Ajaran Tuhan yang disampaikan kepada Muhammad sama halnya dengan yang diwasiatkan kepada Nuh, Ibrahim dan nabi-nabi sebelum Muhammad, Tuhan seluruh agama adalah satu (QS.42: 13, QS. 29: 46, 42:15) Sejalan dengan itu, Muhammad Abu Zahro (1985) mengatakan bahwa sesungguhnya seluruh syariat adalah satu kesatuan (inna al-syara’ia al-samawiyah wahidatun fiy ashliha).
Perbedaan ajaran agama yang bersifat partikular dan formalitas bukan untuk berseteru, bersaing dan saling membunuh diantaranya, tetapi hanya untuk melakukan kerjasama, saling mengenal, menghargai dan toleransi. Ajaran yang dibawa oleh Muhammad bukan untuk menghilangkan tradisi nabi sebelumnya, Isa (Yesus) dan Musa, tetapi untuk melanjutkan ajaran, tradisi yang telah dirintis sebelumnya. Khalil Abdul Karim (1990) menjelaskan bahwa ibadah haji, puasa, thawaf, jumrah, talbiyah merupakan tradisi masa lalu yang berlangsung sejak Nabi Ibrahim As.
Maka dari itu, sudah saatnya perbedaan agama tidak dijadikan alasan untuk saling membenci, melakukan kekerasan dan teror atas nama agama. Tanpa ada formasi kerjasama dan toleransi yang kuat diantara agama-agama tersebut, bukan hal mustahil, Clash of Civilization sebagaimana yang diramalkan oleh Samuel P. Huntington akan menjadi kenyataan yang tak terhindarkan. Sehingga, kekhawatiran Malaikat akan terjadinya pertumpahan darah karena perbuatan manusia benar-benar terjadi (QS. 2:30). Ini tentu sangat ironis.

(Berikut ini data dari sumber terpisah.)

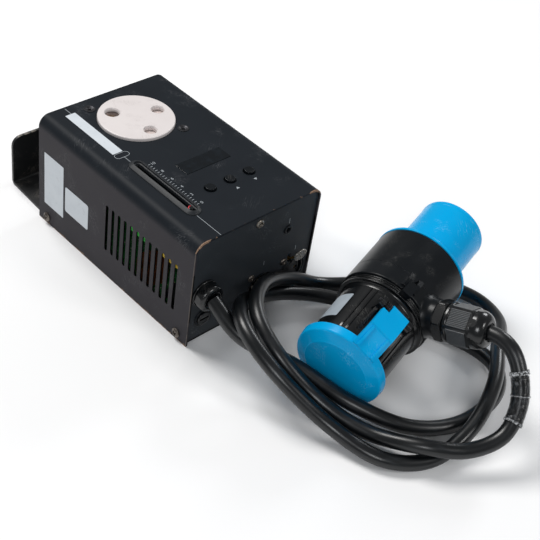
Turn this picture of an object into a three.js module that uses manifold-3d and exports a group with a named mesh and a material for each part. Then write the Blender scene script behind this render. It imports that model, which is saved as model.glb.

Karena itu, tak ada pilihan lain kecuali mengembangkan nilai-nilai kemanusiaan, membangun solidaritas yang kuat, toleransi dan terbuka terhadap perbedaan. Sebab, seluruh ajaran agama, seperti Idul Adha bukan semata-mata sebuah ritus keagamaan yang bersifat transenden an-sih tetapi melampirkan pesan-pesan sosial yang sangat kaya. Jika demikian, penilaian Emile Dermenghem dalam Muhammad and the Islamic Tradition (1981) bahwa Islam adalah agama kemanusiaan terbuka (open humanism) dan agama terbuka (open religion) yang dapat menampilkan sebagai agama masa depan bisa diamini dan menjadi harapan serta cita-cita seluruh umat Islam mendatang. Dan, melalui Idul Adha inilah perlu dimulai kehidupan yang damai, toleransi, saling membantu, membangun solidaritas sosial dan peduli terhadap kaum dhu’afa. Wallahu ‘a’lam.